An opponent of “Don’t Ask, Don’t Tell” since its passage in 1993, Lieberman in March introduced standalone legislation that would have repealed the military’s gay ban.
In May, Lieberman succeeded in attaching a repeal amendment in Senate Armed Services Committee to a major defense spending bill. After opposition successfully blocked the legislation from coming to the floor, Lieberman introduced new standalone repeal that found its way to the President Obama’s desk.
Alex Nicholson, executive director of Servicemembers United, said the importance of Lieberman’s contribution to the “Don’t Ask, Don’t Tell” repeal effort is difficult to describe in words.
“There are few people that I can say ‘Don’t Ask, Don’t Tell’ simply would not have happened if it weren’t for them, and he’s one of them,” Nicholson said. “So his contribution has been immeasurable, literally.”
Nicholson said Lieberman’s ability to “put a lot of personal, moderate capital” into the “Don’t Ask, Don’t Tell” repeal effort was responsible for bringing Republican support to the legislation.
“His staff really did work on this issue for hours and hours a day at senior levels on his staff,” Nicholson said. “I felt a huge commitment there that hasn’t been matched in any other office that I’ve seen.”
Former Congressman Patrick Murphy, the Democratic lawmaker who led “Don’t Ask, Don’t Tell” repeal in the U.S. House, called Lieberman “a champion of equality” and said repeal of the military’s gay ban “would not have happened in the Senate without his effort.”
“His argument of why this policy was so wrong and the real need to do this now was instrumental in making repeal a reality,” Murphy said.
Lieberman’s role on LGBT issues wasn’t limited to LGBT issues.

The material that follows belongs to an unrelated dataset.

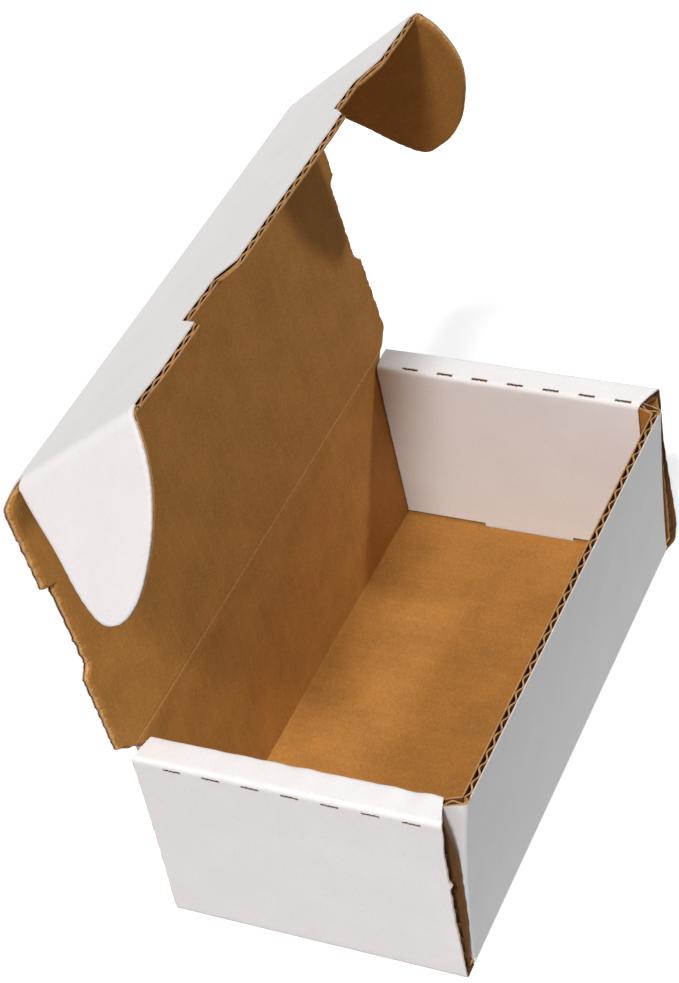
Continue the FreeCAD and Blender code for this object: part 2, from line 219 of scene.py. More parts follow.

He was a co-sponsor of a trans-inclusive Employment Non-Discrimination Act and in 1996 was among the 49 senators to vote in favor of the legislation.

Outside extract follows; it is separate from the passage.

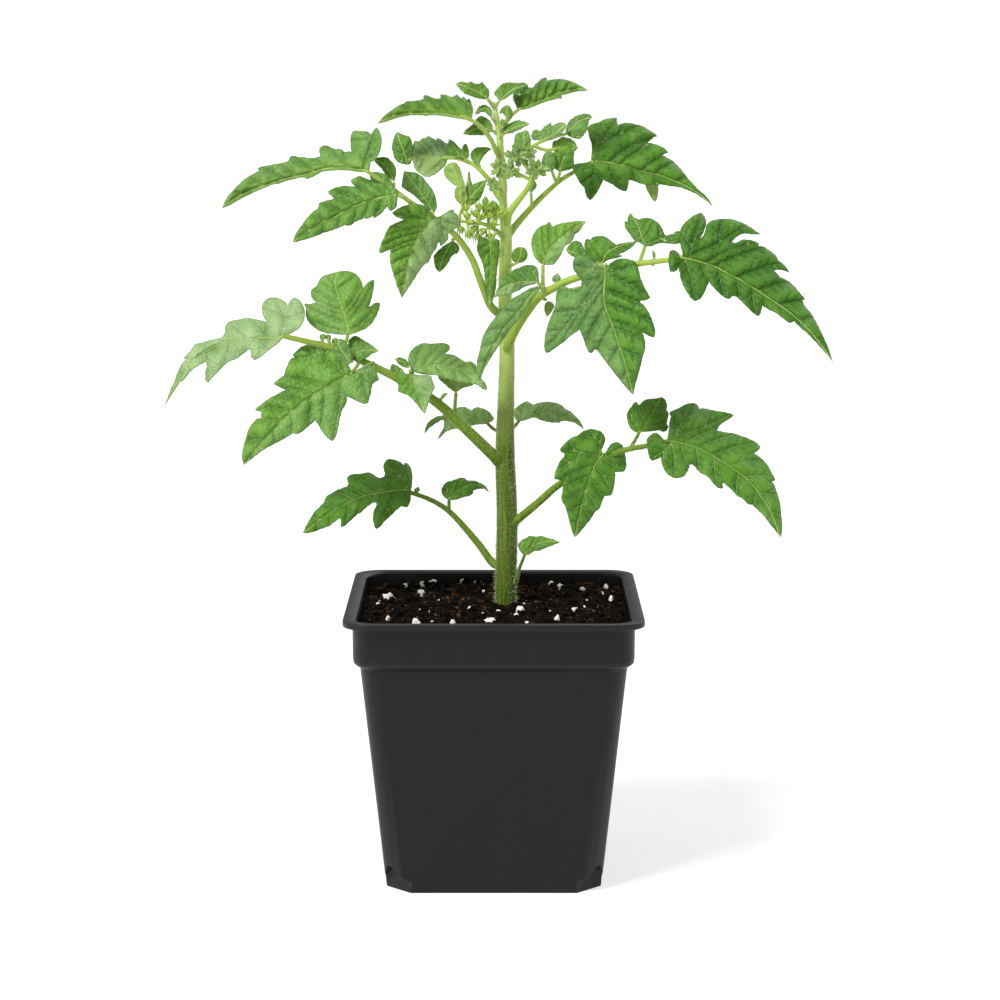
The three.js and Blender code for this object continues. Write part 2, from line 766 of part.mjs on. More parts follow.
        rib: [[410, 160], [405, 150], [397, 132]],
        edges: [[[404, 168], [394, 157], [392, 142]], [[413, 155], [412, 143], [408, 137]]],
        depth: 14, lean: 0.4, roll: 0,
      },
      {
        stalk: [[468, 162, 9], [465, 158, 9]],
        rib: [[465, 159], [458, 151], [449, 139]],
        edges: [[[451, 156], [446, 148]], [[469, 154], [465, 144]]],
        depth: 9, lean: 0.4, roll: 0,
      },
      {
        stalk: [[480, 170, 8], [479, 164, 7]],
        rib: [[478, 166], [480, 157], [492, 149]],
        edges: [[[470, 157], [473, 149], [482, 146]], [[484, 157]]],
        depth: 7, lean: 0.2, roll: 0.4,
      },
    ],
  },
  {
    name: 'leaf_top_left',
    colour: '#6ea555',
    petiole: [
      [500, 160, 0], [496, 151, -3], [491, 140, -5], [483, 129, -7], [473, 121, -9],
      [460, 116, -10],
    ],
    radii: [1.2, 0.7],
    leaflets: [
      {
        rib: [[471, 120], [455, 115], [436, 113], [411, 114], [395, 118], [378, 123]],
        edges: [
          [
            [473, 113], [469, 98], [462, 102], [455, 95], [448, 99], [441, 94], [436, 100],
            [423, 95], [420, 100], [407, 102], [395, 108],
          ],
          [[455, 118], [436, 117], [411, 118], [395, 120]],
        ],
        depth: -9, lean: 0.1, roll: 3, fold: -2.1,
      },
    ],
  },
  {
    name: 'leaf_top_right',
    colour: '#6ea555',
    petiole: [[499, 142, 0], [503, 132, 3], [508, 120, 5], [514, 113, 6], [521, 108, 7]],
    radii: [1.1, 0.6],
    leaflets: [
      {
        rib: [[518, 110], [535, 103], [552, 95], [570, 89], [587, 90]],
        edges: [
          [[513, 98], [519, 85], [526, 92], [532, 89], [545, 78], [548, 81], [564, 79], [577, 84]],
          [[525, 109], [547, 101], [562, 98], [571, 92]],
        ],
        depth: 7, lean: 0.1, roll: 1.6, fold: -0.8,
      },
    ],
  },
  {
    name: 'side_shoot',
    colour: '#86b83c',
    petiole: [
      [506, 228, 0], [508, 216, -5], [514, 206, -7], [522, 196, -9], [529, 186, -10],
      [532, 172, -11], [530, 157, -10],
    ],
    radii: [2.0, 0.8],
    tufts: [
      { place: [518, 156, -11], stalk: [529, 170, -11], reach: 15, count: 7, seed: 3 },
      { place: [537, 170, -12], stalk: [531, 178, -10], reach: 13, count: 6, seed: 5 },
      { place: [512, 171, -12], stalk: [531, 180, -10], reach: 12, count: 5, seed: 8 },
    ],
    leaflets: [
      {
        stalk: [[530, 160, -10], [531, 148, -9], [543, 141, -8], [557, 136, -6], [566, 134, -5]],
        rib: [[566, 134], [575, 126], [592, 116]],
        edges: [[[566, 128], [571, 121], [580, 116]], [[580, 139], [589, 125]]],
        depth: -5, lean: 0.3, roll: 0.6,
      },
      {
        stalk: [[544, 141, -8], [544, 138, -8]],
        rib: [[544, 140], [551, 134], [566, 124]],
        edges: [[[532, 139], [534, 131], [541, 131], [550, 122]], [[556, 138], [567, 131]]],
        depth: -8, lean: 0.1, roll: 0.6,
      },
      {
        stalk: [[531, 152, -9], [527, 146, -9]],
        rib: [[527, 147], [522, 139], [525, 130]],
        edges: [[[516, 146], [515, 135]], [[531, 144], [529, 135]]],
        depth: -9, lean: 0.3, roll: 0,
      },
      {
        stalk: [[534, 146, -9], [545, 150, -8], [556, 149, -7]],
        rib: [[554, 150], [566, 146], [578, 150]],
        edges: [[[555, 141], [568, 138]], [[560, 156], [572, 156]]],
        depth: -7, lean: 0.2, roll: 0.4,
      },
    ],
  },
  {
    name: 'flower_truss',
    colour: '#9cc24a',
    petiole: [
      [504, 240, 0], [499, 233, -4], [489, 226, -6], [478, 223, -7], [467, 222, -8], [459, 221, -8],
    ],
    radii: [1.1, 0.7],
    buds: [
      [467, 216, -9], [474, 229, -9], [482, 217, -8], [484, 231, -8], [490, 216, -7],
      [461, 229, -9], [494, 223, -8], [476, 214, -6],
    ],
    leaflets: [
      {
        stalk: [[460, 221, -8], [460, 214, -8], [463, 206, -7]],
        rib: [[463, 206], [461, 188], [456, 176], [450, 163]],
        edges: [
          [[455, 200], [454, 191], [458, 187], [448, 174], [444, 168]],
          [[468, 199], [465, 186], [462, 174], [456, 163]],
        ],
        depth: -7, lean: 0.3, roll: 0,
      },
      {
        stalk: [[460, 214, -8], [464, 206, -6]],
        rib: [[464, 206], [472, 195], [487, 180]],
        edges: [[[466, 190], [469, 172], [472, 185]], [[472, 205], [482, 195]]],
        depth: -6, lean: 0.3, roll: 0.2,
      },
      {
        stalk: [[497, 231, -5], [493, 237, -10], [490, 243, -13]],
        rib: [[490, 242], [491, 262], [489, 285], [489, 306]],
        edges: [
          [[480, 238], [476, 250], [484, 275], [486, 297]],
          [[499, 240], [499, 255], [496, 280], [494, 297]],
        ],
        depth: -13, lean: 0, roll: 0,
      },
      {
        stalk: [[489, 226, -6], [488, 218, -6]],
        rib: [[488, 218], [486, 207], [485, 196]],
        edges: [[[482, 210]], [[491, 208]]],
        depth: -6, lean: 0.2, roll: 0,
      },
      {
        stalk: [[494, 229, -5], [495, 219, -6]],
        rib: [[495, 219], [496, 210], [493, 200]],
        edges: [[[491, 212]], [[500, 212]]],
        depth: -6, lean: 0.2, roll: 0,
      },
    ],
  },
];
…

The Connecticut senator also championed legislation known as the Domestic Partnership Benefits & Obligations Act, which would provide health and pension benefits to the same-sex partners of federal employees. In 2009, the legislation was reported out of Senate committee, but never saw a vote on the Senate floor.
Michael Cole-Schwartz, a spokesperson for the Human Rights Campaign, called Lieberman “a longtime ally and advocate for the LGBT community,” particularly for his work on “Don’t Ask, Don’t Tell” repeal.
“He was an amazing ally in pushing everyday to make sure that we got over the finish line,” Lieberman said. “His hard work was certainly critical to that success.”
But Lieberman isn’t entirely supportive of the advancements sought by many in the LGBT community. Like President Obama, Lieberman doesn’t support marriage rights for gay couples and in 1996 voted in favor of the Defense of Marriage Act.
Still, Cole-Schwartz said Lieberman has been “consistently there” for LGBT activists in recent years.
“I think there is a long way for a number of our leaders to go in terms of recognizing our right to full and equal marriage, but his record aside from that has been stellar,” Cole-Schwartz said.
Despite Lieberman’s lack of support for same-sex marriage, Lieberman voted twice against the Federal Marriage Amendment, which would have made a ban on same-sex marriage part of the U.S. Constitution.
According to the Huffington Post, Democrats who could replace Lieberman include Susan Bysiewicz, a former Connecticut secretary of state, as well as Reps. Joe Courtney (D-Conn.) and Chris Murphy (D-Conn.). Linda McMahon, a former World Wrestling Entertainment CEO and 2010 candidate for U.S. Senate, is widely expected to run again as a Republican contender.
But what’s next for Lieberman? Speculation has already emerged that he could replace Defense Secretary Robert Gates when he retires from his position sometime this year.
According to Politico, Sen. John McCain (R-Ariz.) — a longtime friend of Lieberman, even though he opposed him on the “Don’t Ask, Don’t Tell” repeal effort — said he would support Lieberman’s nomination as defense chief should Obama name him to the post.